Joan Manuel Serrat emociona, con conciencia y confidencias, en el primero de sus nueve recitales madrileños sobre los poemas de Miguel Hernández.
Cosa seria lo de anoche, y las noches que vendrán, junto al Noi del Poble Sec. Nueve veladas de hondura poética, conciencia y confidencias con Serrat en el teatro de la Zarzuela, escenario pomposo para un público de cabelleras entrecanas y miradas limpias; hombres y mujeres con la memoria viva, un bagaje a las espaldas y la capacidad de seguir emocionándose con las palabras verdaderas. Joan Manuel ha prolongado su idilio madrileño -viejo puente aéreo de complicidades consolidadas- y es capaz de agotar el papel con un espectáculo monográfico, sobrio y sin concesiones en torno a la figura de Miguel Hernández, el cabrero de Orihuela al que ya reivindicó 38 años atrás y del que ahora ha cincelado otros 13 poemas bajo el epígrafe discográfico de Hijo de la luz y de la sombra.
Lo avisó don Joan Manuel en los primeros compases del recital, para que nadie se llevara a engaños: anoche no era momento "de grandes éxitos ni canciones dedicadas". La música para las palabras del autor alicantino lo abarca todo y el espectador ha de ser cómplice en ese proceso de lírico ensimismamiento. Ningún problema: versos, melodías y compromisos son tan vigorosos que nadie echa en falta esta vez Mediterráneo o Aquellas pequeñas cosas. Quedamos emplazados para otro día, Nano.
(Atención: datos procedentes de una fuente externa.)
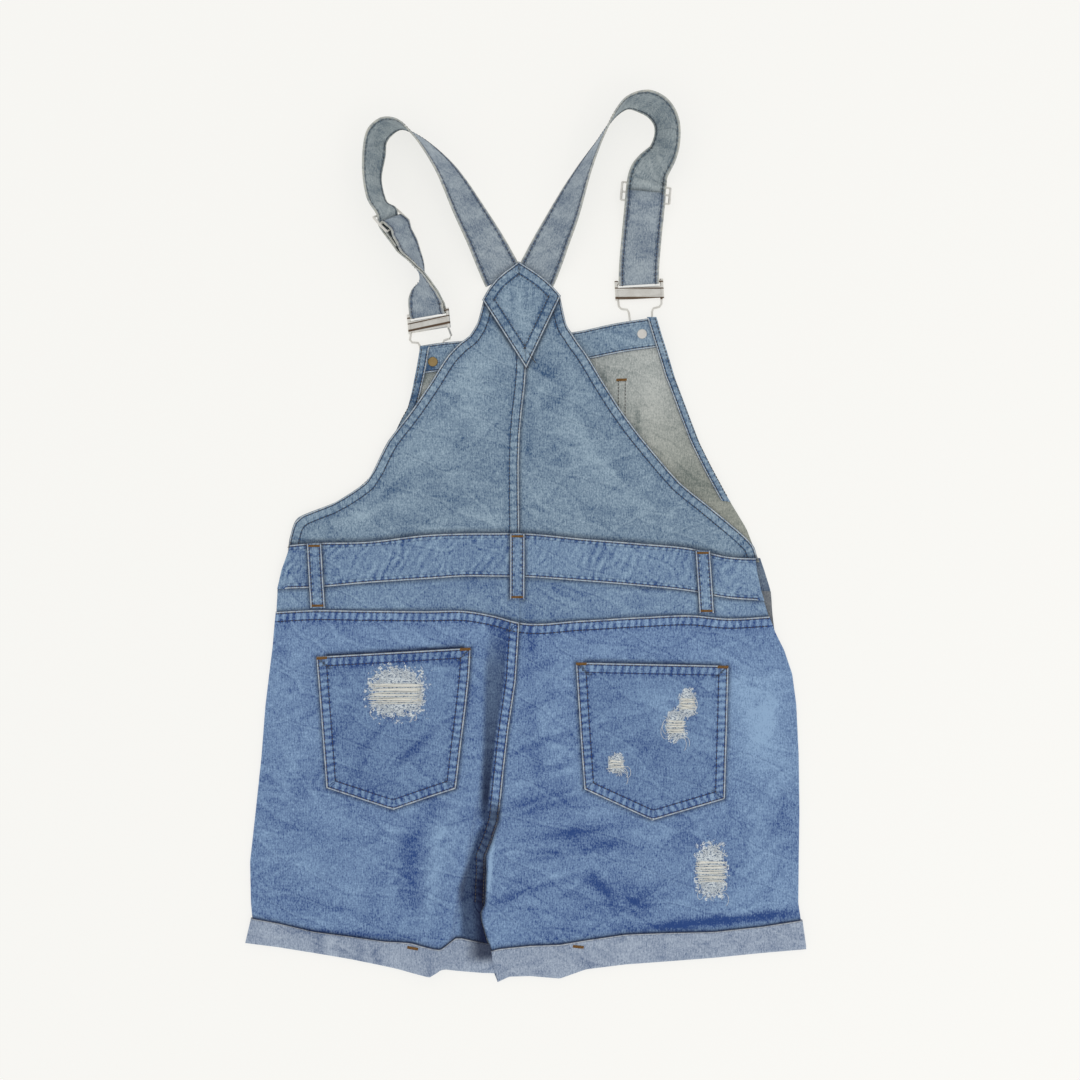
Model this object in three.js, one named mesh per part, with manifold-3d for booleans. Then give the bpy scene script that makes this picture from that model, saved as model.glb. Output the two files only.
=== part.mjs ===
// Denim shortalls laid flat on their front, in millimetres.
// +X is to the wearer's right side of the laid garment, +Y points from hem to straps, +Z is up.
// The origin is on the floor under the middle of the garment.
import * as THREE from 'three';
import * as BufferGeometryUtils from 'three/addons/utils/BufferGeometryUtils.js';
import Module from 'manifold-3d';

const wasm = await Module();
wasm.setup();

// Driving sizes.
const CLOTH = 1.2;
const GAP = 0.3;
const LAYER = CLOTH + GAP;
const SEAM_LAP = 9;
const LAP_RISE = 6;
const SIDE_ROUND = 4;
const BACK_LEVEL = 3.2;
const SEAM_SLACK = 0.25;
const HEM_RISE = 12;
const LOOP_WIDTH = 14;
const BAND_HEIGHT = 27.5;
const FACING_WIDTH = 9;
const STRAP_WIDTH = 38;
const STRAP_THICK = 1.6;
const WIRE = 2.2;
const SLIDER_WIRE = 2;
const BUCKLE_BAR = 3;

const COLOURS = {
  leg: 0x6f8bb5,
  bib: 0x7d96b2,
  pocket: 0x5a73a5,
  cuff: 0xafb4c3,
  inside: 0xafb4af,
  strap: 0x7d91a5,
  steel: 0xc8c8c4,
  brass: 0xa58f5c,
};

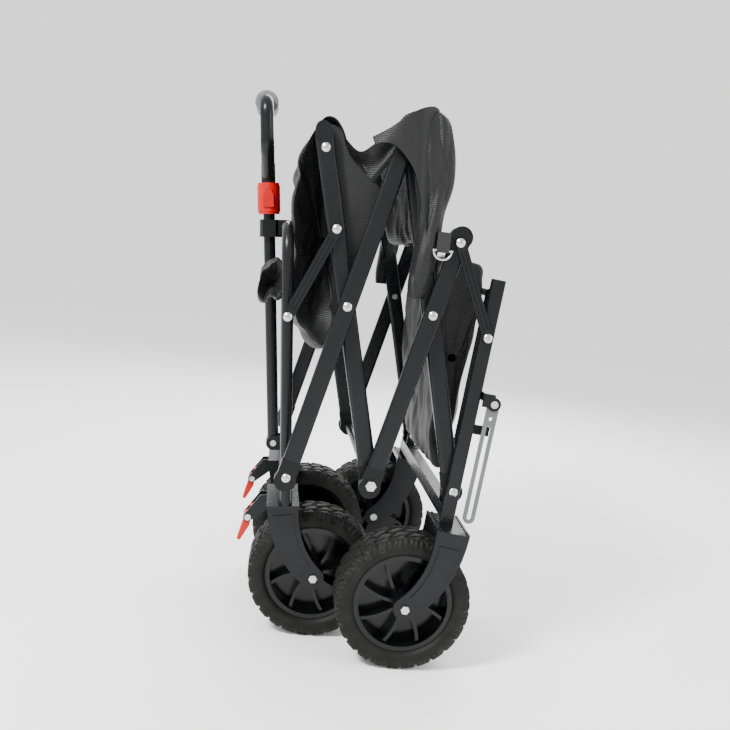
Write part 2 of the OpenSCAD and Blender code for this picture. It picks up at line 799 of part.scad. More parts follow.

Era Miguel Hernández, y así lo explicó José Agustín Goytisolo, un hombre que creyó en el hombre y quiso morir con los ojos abiertos. Un poco como el propio Serrat, amigo de la especie humana y optimista en grado razonable. Arranca la noche con Joan Manuel cantando entre bambalinas Tres heridas con la garganta algo nerviosa y descolocada: no hay estómago, ni siquiera a los 66 años, indemne a las mariposas. Pero a la altura de Las desiertas abarcas, estremecedor poema del niño pobre que espera la noche de Reyes en vano, todo se encuentra ya en su sitio: nuestro trovador se ha encaramado al taburete y su voz tiembla casi con el mismo calor y temple que en sus mejores días.
Con este repertorio de 2010, Serrat ha asumido un riesgo que otros encontrarían suicida: complementar un disco rubricado en la radiante plenitud de 1972 y archivado con resonancias míticas en los catálogos musicales y sentimentales de varias generaciones. Aquella obra primigenia permanece imbatible, por su excepcionalidad artística y por la significación (y bemoles) que tenía que cantar Para la libertad en los estertores de la dictadura. Pero su secuela es mucho más que digna: la pieza que la titula, por ejemplo, figura entre lo mejor que ha escrito el catalán en muchísimo tiempo.
Los versos de Hernández propician algunos momentos de plácida luminosidad (La palmera levantina, Si me matan bueno), pero, sobre todo, el retrato de un poeta que creyó en el amor y en el prójimo, y talló su fe a golpe de verso y penitencia de sangre. Es imposible no conmoverse con El niño yuntero o, sobre todo, la Elegía a Ramón Sijé, cumbre universal del amor fraterno para la que Serrat encontró un envoltorio casi igual de estremecedor. Pero la apoteosis fue inevitable con Para la libertad, aderezada por una emotiva revista de prensa de la Transición. A esas alturas, muchos lagrimales eran ya todo un poema. Un poema profundo y maravilloso.